## Object data in JSON:
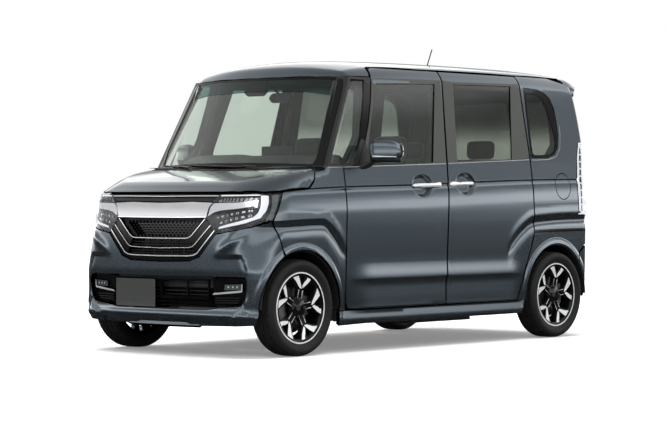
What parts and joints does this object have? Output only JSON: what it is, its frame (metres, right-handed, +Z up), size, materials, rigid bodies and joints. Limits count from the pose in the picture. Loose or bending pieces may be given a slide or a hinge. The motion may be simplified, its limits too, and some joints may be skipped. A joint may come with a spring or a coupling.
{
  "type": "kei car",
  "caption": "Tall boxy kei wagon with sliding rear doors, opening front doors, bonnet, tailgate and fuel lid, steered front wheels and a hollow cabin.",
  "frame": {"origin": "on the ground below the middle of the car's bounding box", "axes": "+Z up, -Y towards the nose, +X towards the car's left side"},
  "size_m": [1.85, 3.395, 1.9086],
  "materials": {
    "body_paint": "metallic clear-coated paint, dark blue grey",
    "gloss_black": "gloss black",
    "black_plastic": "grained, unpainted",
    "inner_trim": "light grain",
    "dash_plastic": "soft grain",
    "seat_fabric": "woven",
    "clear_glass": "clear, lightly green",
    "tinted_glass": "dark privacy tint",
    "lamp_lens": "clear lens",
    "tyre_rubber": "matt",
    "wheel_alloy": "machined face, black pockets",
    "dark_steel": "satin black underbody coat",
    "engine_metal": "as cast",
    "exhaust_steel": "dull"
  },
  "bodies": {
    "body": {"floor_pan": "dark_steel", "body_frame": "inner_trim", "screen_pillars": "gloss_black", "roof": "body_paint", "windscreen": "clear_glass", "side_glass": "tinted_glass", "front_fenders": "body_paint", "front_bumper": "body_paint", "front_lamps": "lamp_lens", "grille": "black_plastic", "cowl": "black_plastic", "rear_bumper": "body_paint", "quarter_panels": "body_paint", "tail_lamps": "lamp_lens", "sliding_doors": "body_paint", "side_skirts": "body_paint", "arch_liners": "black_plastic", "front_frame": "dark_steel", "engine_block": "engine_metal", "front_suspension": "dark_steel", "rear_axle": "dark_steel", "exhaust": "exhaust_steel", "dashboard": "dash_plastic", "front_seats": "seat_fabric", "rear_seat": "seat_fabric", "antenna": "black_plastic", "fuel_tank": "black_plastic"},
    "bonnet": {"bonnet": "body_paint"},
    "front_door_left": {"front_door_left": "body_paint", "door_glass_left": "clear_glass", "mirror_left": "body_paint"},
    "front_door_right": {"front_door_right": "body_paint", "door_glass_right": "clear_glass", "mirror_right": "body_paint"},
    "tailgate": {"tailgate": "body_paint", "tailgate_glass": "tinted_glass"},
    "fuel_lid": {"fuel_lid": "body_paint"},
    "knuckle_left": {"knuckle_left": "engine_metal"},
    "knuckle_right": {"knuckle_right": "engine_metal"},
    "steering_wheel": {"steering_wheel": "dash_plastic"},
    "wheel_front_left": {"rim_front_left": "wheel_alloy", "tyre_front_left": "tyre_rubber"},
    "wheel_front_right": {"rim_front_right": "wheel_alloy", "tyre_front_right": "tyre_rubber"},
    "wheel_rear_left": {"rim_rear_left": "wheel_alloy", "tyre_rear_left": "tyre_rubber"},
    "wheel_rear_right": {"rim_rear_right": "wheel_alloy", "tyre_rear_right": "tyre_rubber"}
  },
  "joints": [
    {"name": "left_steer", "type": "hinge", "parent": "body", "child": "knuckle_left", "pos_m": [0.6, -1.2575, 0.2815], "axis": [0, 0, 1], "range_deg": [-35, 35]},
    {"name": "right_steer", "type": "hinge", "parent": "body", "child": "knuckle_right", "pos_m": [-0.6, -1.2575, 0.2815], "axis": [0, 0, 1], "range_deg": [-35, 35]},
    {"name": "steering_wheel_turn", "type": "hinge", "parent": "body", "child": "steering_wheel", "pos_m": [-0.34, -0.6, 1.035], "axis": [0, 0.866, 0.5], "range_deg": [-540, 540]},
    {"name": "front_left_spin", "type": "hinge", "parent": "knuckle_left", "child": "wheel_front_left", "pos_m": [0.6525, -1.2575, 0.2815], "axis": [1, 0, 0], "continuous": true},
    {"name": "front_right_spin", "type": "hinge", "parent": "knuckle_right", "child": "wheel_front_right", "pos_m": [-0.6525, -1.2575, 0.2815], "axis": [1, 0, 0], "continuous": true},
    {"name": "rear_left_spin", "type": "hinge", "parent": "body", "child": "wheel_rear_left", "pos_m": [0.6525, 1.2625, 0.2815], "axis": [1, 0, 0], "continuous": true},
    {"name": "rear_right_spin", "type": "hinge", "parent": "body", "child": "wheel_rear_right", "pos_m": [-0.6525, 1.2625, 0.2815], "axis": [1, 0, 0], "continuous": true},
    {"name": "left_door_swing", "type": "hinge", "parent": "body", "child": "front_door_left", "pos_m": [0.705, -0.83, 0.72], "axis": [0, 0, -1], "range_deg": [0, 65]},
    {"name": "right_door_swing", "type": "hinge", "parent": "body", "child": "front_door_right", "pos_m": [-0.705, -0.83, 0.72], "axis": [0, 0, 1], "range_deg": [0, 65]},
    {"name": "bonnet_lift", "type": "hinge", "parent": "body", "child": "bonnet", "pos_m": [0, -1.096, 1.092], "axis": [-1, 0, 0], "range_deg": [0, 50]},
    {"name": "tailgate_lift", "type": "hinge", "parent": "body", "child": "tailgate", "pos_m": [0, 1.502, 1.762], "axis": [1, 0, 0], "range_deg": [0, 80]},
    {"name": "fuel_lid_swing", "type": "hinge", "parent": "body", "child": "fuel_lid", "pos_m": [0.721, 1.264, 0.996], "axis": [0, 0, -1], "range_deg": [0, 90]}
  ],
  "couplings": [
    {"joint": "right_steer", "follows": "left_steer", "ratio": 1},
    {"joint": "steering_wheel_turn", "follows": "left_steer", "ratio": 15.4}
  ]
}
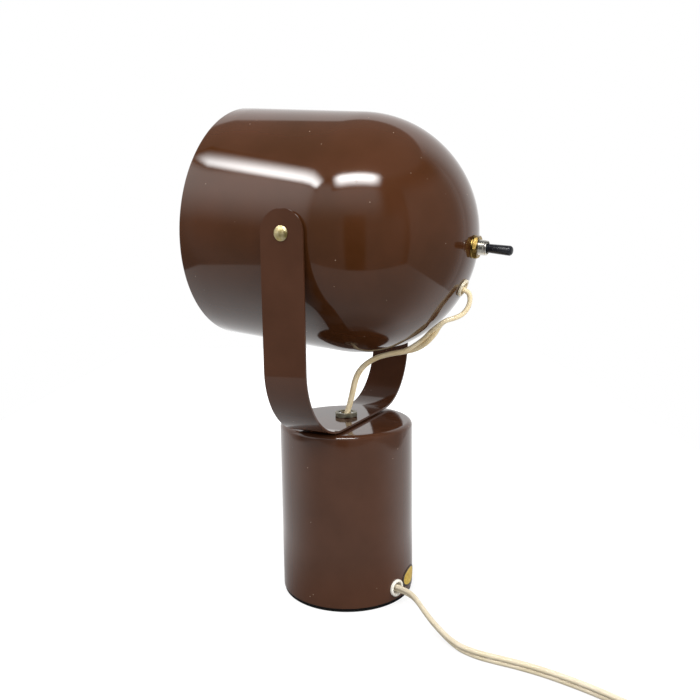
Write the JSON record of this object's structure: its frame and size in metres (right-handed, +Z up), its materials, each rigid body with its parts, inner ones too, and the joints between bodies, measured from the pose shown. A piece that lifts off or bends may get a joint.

## Do this:
Reproduce the entire listing word for word.

## Worked answer:
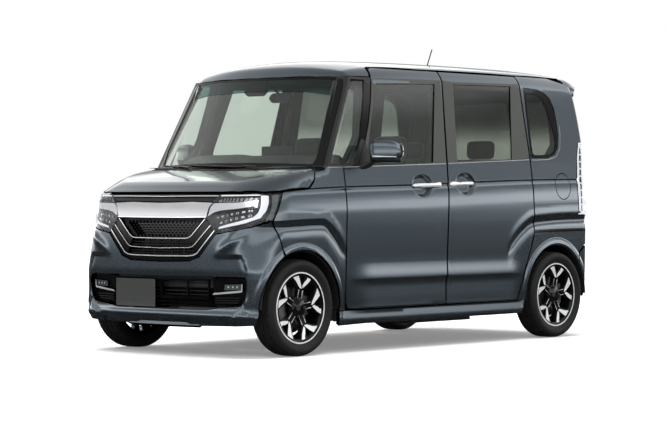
What parts and joints does this object have? Output only JSON: what it is, its frame (metres, right-handed, +Z up), size, materials, rigid bodies and joints. Limits count from the pose in the picture. Loose or bending pieces may be given a slide or a hinge. The motion may be simplified, its limits too, and some joints may be skipped. A joint may come with a spring or a coupling.
{
  "type": "kei car",
  "caption": "Tall boxy kei wagon with sliding rear doors, opening front doors, bonnet, tailgate and fuel lid, steered front wheels and a hollow cabin.",
  "frame": {"origin": "on the ground below the middle of the car's bounding box", "axes": "+Z up, -Y towards the nose, +X towards the car's left side"},
  "size_m": [1.85, 3.395, 1.9086],
  "materials": {
    "body_paint": "metallic clear-coated paint, dark blue grey",
    "gloss_black": "gloss black",
    "black_plastic": "grained, unpainted",
    "inner_trim": "light grain",
    "dash_plastic": "soft grain",
    "seat_fabric": "woven",
    "clear_glass": "clear, lightly green",
    "tinted_glass": "dark privacy tint",
    "lamp_lens": "clear lens",
    "tyre_rubber": "matt",
    "wheel_alloy": "machined face, black pockets",
    "dark_steel": "satin black underbody coat",
    "engine_metal": "as cast",
    "exhaust_steel": "dull"
  },
  "bodies": {
    "body": {"floor_pan": "dark_steel", "body_frame": "inner_trim", "screen_pillars": "gloss_black", "roof": "body_paint", "windscreen": "clear_glass", "side_glass": "tinted_glass", "front_fenders": "body_paint", "front_bumper": "body_paint", "front_lamps": "lamp_lens", "grille": "black_plastic", "cowl": "black_plastic", "rear_bumper": "body_paint", "quarter_panels": "body_paint", "tail_lamps": "lamp_lens", "sliding_doors": "body_paint", "side_skirts": "body_paint", "arch_liners": "black_plastic", "front_frame": "dark_steel", "engine_block": "engine_metal", "front_suspension": "dark_steel", "rear_axle": "dark_steel", "exhaust": "exhaust_steel", "dashboard": "dash_plastic", "front_seats": "seat_fabric", "rear_seat": "seat_fabric", "antenna": "black_plastic", "fuel_tank": "black_plastic"},
    "bonnet": {"bonnet": "body_paint"},
    "front_door_left": {"front_door_left": "body_paint", "door_glass_left": "clear_glass", "mirror_left": "body_paint"},
    "front_door_right": {"front_door_right": "body_paint", "door_glass_right": "clear_glass", "mirror_right": "body_paint"},
    "tailgate": {"tailgate": "body_paint", "tailgate_glass": "tinted_glass"},
    "fuel_lid": {"fuel_lid": "body_paint"},
    "knuckle_left": {"knuckle_left": "engine_metal"},
    "knuckle_right": {"knuckle_right": "engine_metal"},
    "steering_wheel": {"steering_wheel": "dash_plastic"},
    "wheel_front_left": {"rim_front_left": "wheel_alloy", "tyre_front_left": "tyre_rubber"},
    "wheel_front_right": {"rim_front_right": "wheel_alloy", "tyre_front_right": "tyre_rubber"},
    "wheel_rear_left": {"rim_rear_left": "wheel_alloy", "tyre_rear_left": "tyre_rubber"},
    "wheel_rear_right": {"rim_rear_right": "wheel_alloy", "tyre_rear_right": "tyre_rubber"}
  },
  "joints": [
    {"name": "left_steer", "type": "hinge", "parent": "body", "child": "knuckle_left", "pos_m": [0.6, -1.2575, 0.2815], "axis": [0, 0, 1], "range_deg": [-35, 35]},
    {"name": "right_steer", "type": "hinge", "parent": "body", "child": "knuckle_right", "pos_m": [-0.6, -1.2575, 0.2815], "axis": [0, 0, 1], "range_deg": [-35, 35]},
    {"name": "steering_wheel_turn", "type": "hinge", "parent": "body", "child": "steering_wheel", "pos_m": [-0.34, -0.6, 1.035], "axis": [0, 0.866, 0.5], "range_deg": [-540, 540]},
    {"name": "front_left_spin", "type": "hinge", "parent": "knuckle_left", "child": "wheel_front_left", "pos_m": [0.6525, -1.2575, 0.2815], "axis": [1, 0, 0], "continuous": true},
    {"name": "front_right_spin", "type": "hinge", "parent": "knuckle_right", "child": "wheel_front_right", "pos_m": [-0.6525, -1.2575, 0.2815], "axis": [1, 0, 0], "continuous": true},
    {"name": "rear_left_spin", "type": "hinge", "parent": "body", "child": "wheel_rear_left", "pos_m": [0.6525, 1.2625, 0.2815], "axis": [1, 0, 0], "continuous": true},
    {"name": "rear_right_spin", "type": "hinge", "parent": "body", "child": "wheel_rear_right", "pos_m": [-0.6525, 1.2625, 0.2815], "axis": [1, 0, 0], "continuous": true},
    {"name": "left_door_swing", "type": "hinge", "parent": "body", "child": "front_door_left", "pos_m": [0.705, -0.83, 0.72], "axis": [0, 0, -1], "range_deg": [0, 65]},
    {"name": "right_door_swing", "type": "hinge", "parent": "body", "child": "front_door_right", "pos_m": [-0.705, -0.83, 0.72], "axis": [0, 0, 1], "range_deg": [0, 65]},
    {"name": "bonnet_lift", "type": "hinge", "parent": "body", "child": "bonnet", "pos_m": [0, -1.096, 1.092], "axis": [-1, 0, 0], "range_deg": [0, 50]},
    {"name": "tailgate_lift", "type": "hinge", "parent": "body", "child": "tailgate", "pos_m": [0, 1.502, 1.762], "axis": [1, 0, 0], "range_deg": [0, 80]},
    {"name": "fuel_lid_swing", "type": "hinge", "parent": "body", "child": "fuel_lid", "pos_m": [0.721, 1.264, 0.996], "axis": [0, 0, -1], "range_deg": [0, 90]}
  ],
  "couplings": [
    {"joint": "right_steer", "follows": "left_steer", "ratio": 1},
    {"joint": "steering_wheel_turn", "follows": "left_steer", "ratio": 15.4}
  ]
}
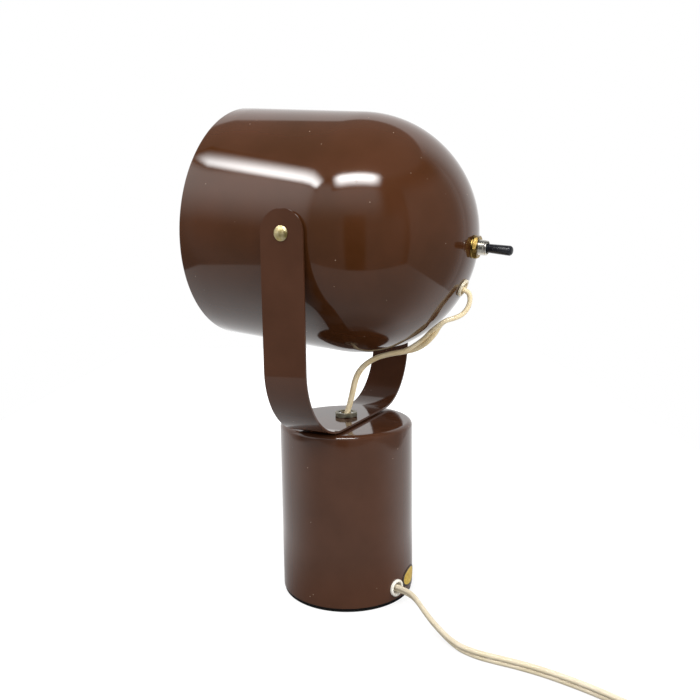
Write the JSON record of this object's structure: its frame and size in metres (right-handed, +Z up), its materials, each rigid body with its parts, inner ones too, and the joints between bodies, measured from the pose shown. A piece that lifts off or bends may get a joint.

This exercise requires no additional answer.